** START Stored data **
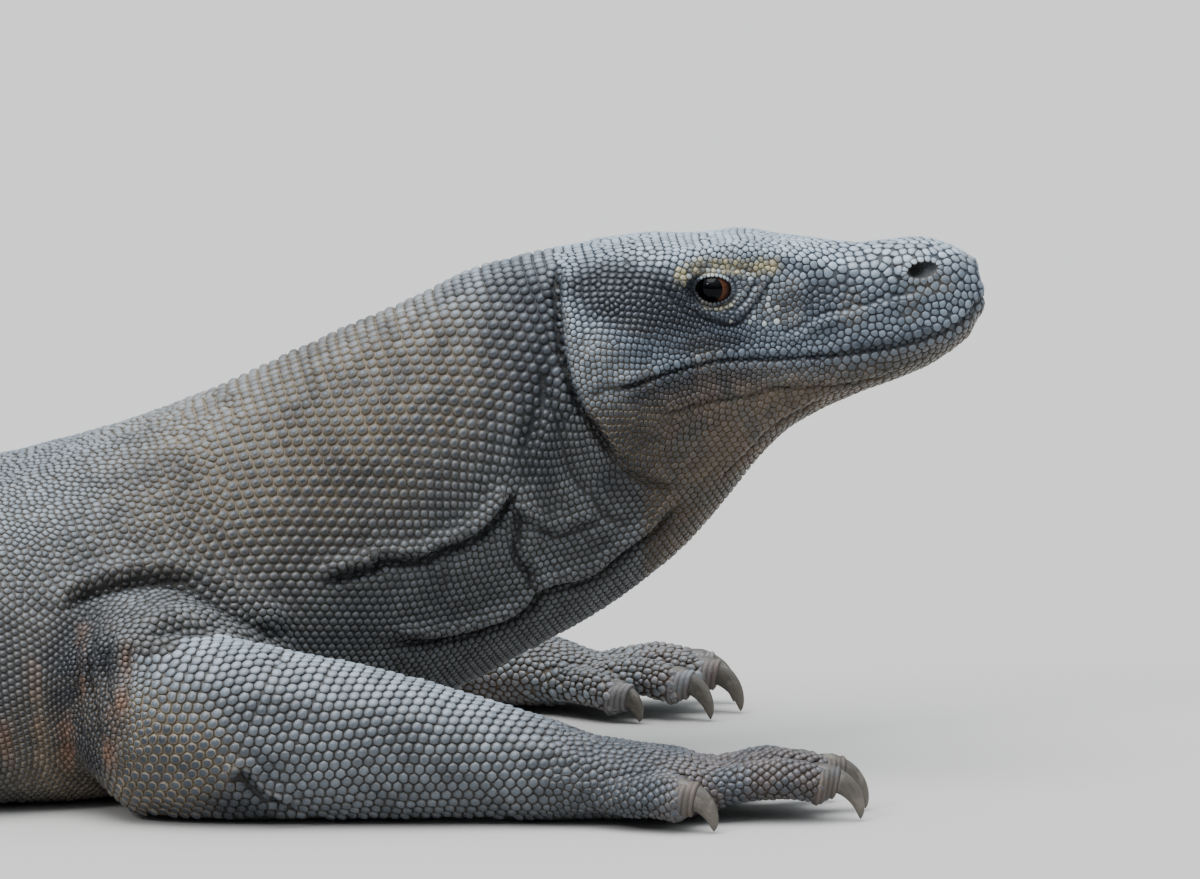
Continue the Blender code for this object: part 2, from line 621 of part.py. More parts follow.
def make_upper_and_lower(upper_name, upper_rings, lower_name, lower_rings, around_lower, anchor):
    """The forearm or shank stops at the body. The upper piece fills the space between the two."""
    body = CUTTERS.objects["body_cutter"]
    lower = combine(limb_piece(lower_name, lower_rings, anchor), body, "DIFFERENCE")
    dress(keep_largest(plane_underside(lower)), "hide")
    around = limb_piece(lower_name + "_cutter", around_lower, anchor, helper)
    upper = combine(limb_piece(upper_name, upper_rings, anchor), body, "DIFFERENCE")
    combine(upper, around, "DIFFERENCE")
    dress(keep_largest(plane_underside(upper)), "hide")


# ---- finishes and scene --------------------------------------------------------------------------
def finish_of(name):
    found = bpy.data.materials.get(name)
    if found:
        return found
    colour, roughness = FINISHES[name]
    material = bpy.data.materials.new(name)
    material.use_nodes = True
    shader = material.node_tree.nodes["Principled BSDF"]
    shader.inputs["Base Color"].default_value = colour
    shader.inputs["Roughness"].default_value = roughness
    return material


def dress(obj, finish):
    obj.data.materials.clear()
    obj.data.materials.append(finish_of(finish))
    obj.data.shade_smooth()
    return obj


def clear_scene():
    for obj in list(bpy.data.objects):
        bpy.data.objects.remove(obj)


def new_collection(name):
    made = bpy.data.collections.new(name)
    bpy.context.scene.collection.children.link(made)
    return made


def floor_block():
    bm = bmesh.new()
    bmesh.ops.create_cube(bm, size=1.0)
    shape = Matrix.Translation((-0.4, 0, -0.25)) @ Matrix.Diagonal((4, 3, 0.5, 1))
    bmesh.ops.transform(bm, matrix=shape, verts=bm.verts)
    mesh = bpy.data.meshes.new("floor_block")
    bm.to_mesh(mesh)
    bm.free()
    return helper("floor_block", mesh)


clear_scene()
MODEL = new_collection("komodo_dragon")
CUTTERS = new_collection("cutters")
FLOOR = floor_block()
make_body()
make_head()
body_cutter()
make_arm("right", -1, 0.0, 0.0)
make_arm("left", 1, LEFT_ARM_BACK, LEFT_ARM_OUT)
make_leg("right", -1)
make_leg("left", 1)
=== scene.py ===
"""The looks of the komodo dragon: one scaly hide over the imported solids, with its eyes and claws.

Metres, +Z up, nose towards +X, the animal's left side towards +Y. The hide is rebuilt from the
solids as one fine skin, folded and creased, and set in by the depth of its scales. The scales are
laid over it in rows by Geometry Nodes, each one cut to the room that its neighbours leave it.
"""

import json
import math
from collections import namedtuple

import bmesh
import bpy
import numpy as np
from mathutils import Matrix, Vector
from mathutils.bvhtree import BVHTree
from mathutils.kdtree import KDTree

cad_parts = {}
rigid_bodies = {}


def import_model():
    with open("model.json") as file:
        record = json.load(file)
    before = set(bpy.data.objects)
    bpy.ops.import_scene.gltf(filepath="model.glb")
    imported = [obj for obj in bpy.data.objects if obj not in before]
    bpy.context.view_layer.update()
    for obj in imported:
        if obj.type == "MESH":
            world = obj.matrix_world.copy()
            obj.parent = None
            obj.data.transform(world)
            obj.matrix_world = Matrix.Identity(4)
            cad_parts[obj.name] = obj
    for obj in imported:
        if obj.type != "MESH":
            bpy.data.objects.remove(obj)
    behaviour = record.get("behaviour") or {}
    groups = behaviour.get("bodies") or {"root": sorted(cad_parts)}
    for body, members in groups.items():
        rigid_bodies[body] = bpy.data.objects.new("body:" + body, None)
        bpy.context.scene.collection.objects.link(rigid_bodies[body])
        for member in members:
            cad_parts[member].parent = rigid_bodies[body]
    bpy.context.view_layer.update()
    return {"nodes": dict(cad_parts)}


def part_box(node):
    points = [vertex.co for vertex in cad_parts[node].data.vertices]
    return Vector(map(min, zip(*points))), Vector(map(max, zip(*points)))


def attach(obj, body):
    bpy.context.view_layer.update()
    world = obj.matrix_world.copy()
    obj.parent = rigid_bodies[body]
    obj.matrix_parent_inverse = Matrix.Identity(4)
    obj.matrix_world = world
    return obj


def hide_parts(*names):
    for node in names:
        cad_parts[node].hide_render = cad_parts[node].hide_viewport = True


for old in list(bpy.data.objects):
    bpy.data.objects.remove(old)
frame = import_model()

# ---- the parts of the hide ----------------------------------------------------------------------
SIDES = ("left", "right")
TRUNK_NODES = (
    "head", "lower_jaw", "neck_front", "neck_rear", "chest", "belly",
    "pelvis", "tail_root", "tail_middle", "tail_rear", "tail_tip",
)
ARM_NODES = ("upper_arm", "forearm", "hand")
LEG_NODES = ("thigh", "shank", "foot")
PAWS = tuple((part, side) for part in ("hand", "foot") for side in SIDES)
TOES = (1, 2, 3, 4, 5)
LIMB_NODES = tuple(f"{part}_{side}" for side in SIDES for part in ARM_NODES + LEG_NODES)
HIDE_NODES = TRUNK_NODES + LIMB_NODES

# ---- sizes, in metres ---------------------------------------------------------------------------
SKIN_GRAIN = 0.0022  # size of the mesh that the folds are worked in
SKIN_TRIANGLES = 180_000
PIECE_TRIANGLES = 190_000  # the most that a piece of the coat has
LEAST_CLEARANCE = 0.0003  # the skin stays this far above the floor
AROUND = 144  # rays round each section of the trunk
RAY_REACH = 0.30  # rays towards the trunk start this far out
LIMB_ROUNDS, KNEE_ROUNDS = 56, 160  # of smoothing
UP = np.array((0.0, 0.0, 1.0))

rng = np.random.default_rng(7)


# ---- small tools on arrays ----------------------------------------------------------------------
def unit(vectors):
    return vectors / np.maximum(np.linalg.norm(vectors, axis=-1, keepdims=True), 1e-12)


def smooth(low, high, values):
    """0 below low, 1 above high, and an even S between them."""
    share = np.clip((values - low) / (high - low), 0.0, 1.0)
    return share * share * (3.0 - 2.0 * share)


def full_turn(count):
    return np.linspace(0.0, 2 * math.pi, count, endpoint=False)


def circle_of(turn, up, side):
    return np.outer(np.cos(turn), up) + np.outer(np.sin(turn), side)


def outward_of(side):
    return -1.0 if side == "right" else 1.0


def box_middle(node):
    low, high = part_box(node)
    return np.array((low + high) / 2)


def ball_of(side):
    """(middle, radius) of an eye's solid."""
    low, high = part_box(f"eye_{side}")
    return np.array((low + high) / 2), (high - low)[0] / 2


def made_of(part, word, side):
    """Which of the points belong to that solid, part being each one's index in HIDE_NODES."""
    return part == HIDE_NODES.index(f"{word}_{side}")


def points_of(mesh):
    points = np.empty(len(mesh.vertices) * 3, np.float32)
    mesh.vertices.foreach_get("co", points)
    return points.reshape(-1, 3).astype(float)


def set_points(mesh, points):
    mesh.vertices.foreach_set("co", points.astype(np.float32).ravel())


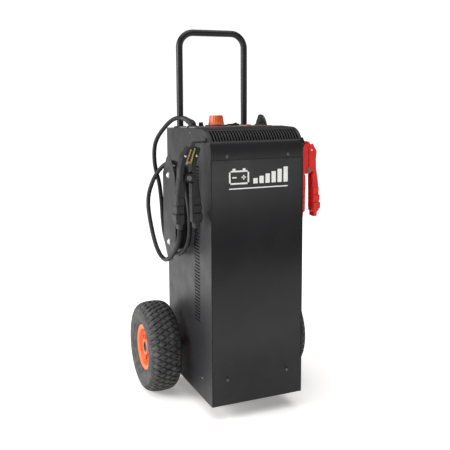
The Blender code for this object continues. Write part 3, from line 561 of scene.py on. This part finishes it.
def make_winder_bolts():
    """Domed bolts with washers that hold each winder plate."""
    for side in (-1, 1):
        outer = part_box("winder_plate_" + SIDES[side])[1 if side > 0 else 0].x
        outward = Matrix.Rotation(side * math.pi / 2, 4, "Y")
        for i, z in enumerate((WINDER_LOW, WINDER_HIGH)):
            place = Matrix.Translation((outer, WINDER_Y, z)) @ outward
            lathe(f"winder_washer_{SIDES[side]}_{i}", WASHER, 32, "charger", "zinc_steel", place)
            lathe(f"winder_bolt_{SIDES[side]}_{i}", BOLT, 32, "charger", "zinc_steel", place, BRIGHT_BOLT)


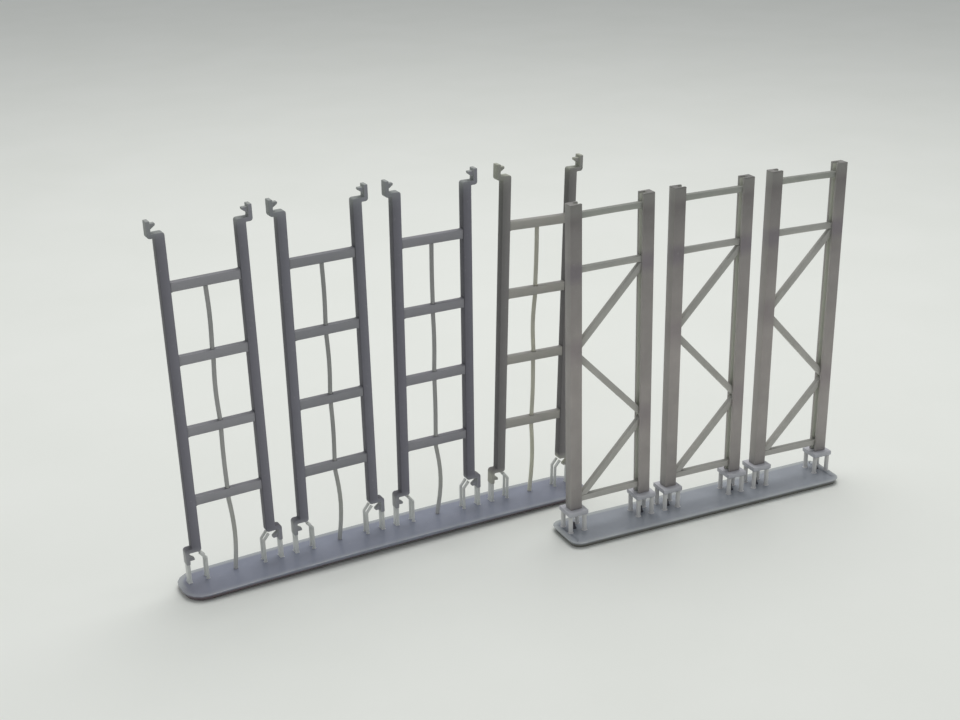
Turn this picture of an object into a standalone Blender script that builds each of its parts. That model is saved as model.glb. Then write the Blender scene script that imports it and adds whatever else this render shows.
** END Stored data **
* _Short exercise_:
Repeat word for word the stretch of lines from the one with "bmesh.ops.transform(bm, matrix=shape, verts=bm.verts)" down to the one with "record = json.load(file)", both included.

* _Exercise output_:
    bmesh.ops.transform(bm, matrix=shape, verts=bm.verts)
    mesh = bpy.data.meshes.new("floor_block")
    bm.to_mesh(mesh)
    bm.free()
    return helper("floor_block", mesh)


clear_scene()
MODEL = new_collection("komodo_dragon")
CUTTERS = new_collection("cutters")
FLOOR = floor_block()
make_body()
make_head()
body_cutter()
make_arm("right", -1, 0.0, 0.0)
make_arm("left", 1, LEFT_ARM_BACK, LEFT_ARM_OUT)
make_leg("right", -1)
make_leg("left", 1)
=== scene.py ===
"""The looks of the komodo dragon: one scaly hide over the imported solids, with its eyes and claws.

Metres, +Z up, nose towards +X, the animal's left side towards +Y. The hide is rebuilt from the
solids as one fine skin, folded and creased, and set in by the depth of its scales. The scales are
laid over it in rows by Geometry Nodes, each one cut to the room that its neighbours leave it.
"""

import json
import math
from collections import namedtuple

import bmesh
import bpy
import numpy as np
from mathutils import Matrix, Vector
from mathutils.bvhtree import BVHTree
from mathutils.kdtree import KDTree

cad_parts = {}
rigid_bodies = {}


def import_model():
    with open("model.json") as file:
        record = json.load(file)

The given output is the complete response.